TASK OBJECTIVE: Give back the whole listing exactly as shown.

MATERIAL SHOWN:

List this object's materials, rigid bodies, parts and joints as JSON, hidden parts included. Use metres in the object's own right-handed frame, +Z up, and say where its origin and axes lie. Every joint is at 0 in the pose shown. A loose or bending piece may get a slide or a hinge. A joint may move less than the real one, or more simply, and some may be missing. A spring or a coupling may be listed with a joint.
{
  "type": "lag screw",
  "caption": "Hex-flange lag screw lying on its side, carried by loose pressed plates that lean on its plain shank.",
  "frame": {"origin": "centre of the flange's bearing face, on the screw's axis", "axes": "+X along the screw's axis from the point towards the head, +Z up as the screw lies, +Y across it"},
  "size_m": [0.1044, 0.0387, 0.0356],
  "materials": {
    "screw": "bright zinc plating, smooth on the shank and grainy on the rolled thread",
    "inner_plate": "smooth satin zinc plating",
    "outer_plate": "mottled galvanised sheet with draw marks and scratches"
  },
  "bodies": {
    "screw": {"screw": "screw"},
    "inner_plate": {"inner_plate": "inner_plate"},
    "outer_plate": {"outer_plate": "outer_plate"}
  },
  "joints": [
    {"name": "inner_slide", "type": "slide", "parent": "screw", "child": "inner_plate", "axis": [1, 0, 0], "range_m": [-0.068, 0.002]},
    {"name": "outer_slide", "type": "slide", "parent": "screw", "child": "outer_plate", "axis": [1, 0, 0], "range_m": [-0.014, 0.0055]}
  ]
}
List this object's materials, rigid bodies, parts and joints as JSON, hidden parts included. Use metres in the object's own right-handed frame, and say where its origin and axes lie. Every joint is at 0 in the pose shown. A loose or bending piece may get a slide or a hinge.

WORKED ANSWER:
List this object's materials, rigid bodies, parts and joints as JSON, hidden parts included. Use metres in the object's own right-handed frame, +Z up, and say where its origin and axes lie. Every joint is at 0 in the pose shown. A loose or bending piece may get a slide or a hinge. A joint may move less than the real one, or more simply, and some may be missing. A spring or a coupling may be listed with a joint.
{
  "type": "lag screw",
  "caption": "Hex-flange lag screw lying on its side, carried by loose pressed plates that lean on its plain shank.",
  "frame": {"origin": "centre of the flange's bearing face, on the screw's axis", "axes": "+X along the screw's axis from the point towards the head, +Z up as the screw lies, +Y across it"},
  "size_m": [0.1044, 0.0387, 0.0356],
  "materials": {
    "screw": "bright zinc plating, smooth on the shank and grainy on the rolled thread",
    "inner_plate": "smooth satin zinc plating",
    "outer_plate": "mottled galvanised sheet with draw marks and scratches"
  },
  "bodies": {
    "screw": {"screw": "screw"},
    "inner_plate": {"inner_plate": "inner_plate"},
    "outer_plate": {"outer_plate": "outer_plate"}
  },
  "joints": [
    {"name": "inner_slide", "type": "slide", "parent": "screw", "child": "inner_plate", "axis": [1, 0, 0], "range_m": [-0.068, 0.002]},
    {"name": "outer_slide", "type": "slide", "parent": "screw", "child": "outer_plate", "axis": [1, 0, 0], "range_m": [-0.014, 0.0055]}
  ]
}
List this object's materials, rigid bodies, parts and joints as JSON, hidden parts included. Use metres in the object's own right-handed frame, and say where its origin and axes lie. Every joint is at 0 in the pose shown. A loose or bending piece may get a slide or a hinge.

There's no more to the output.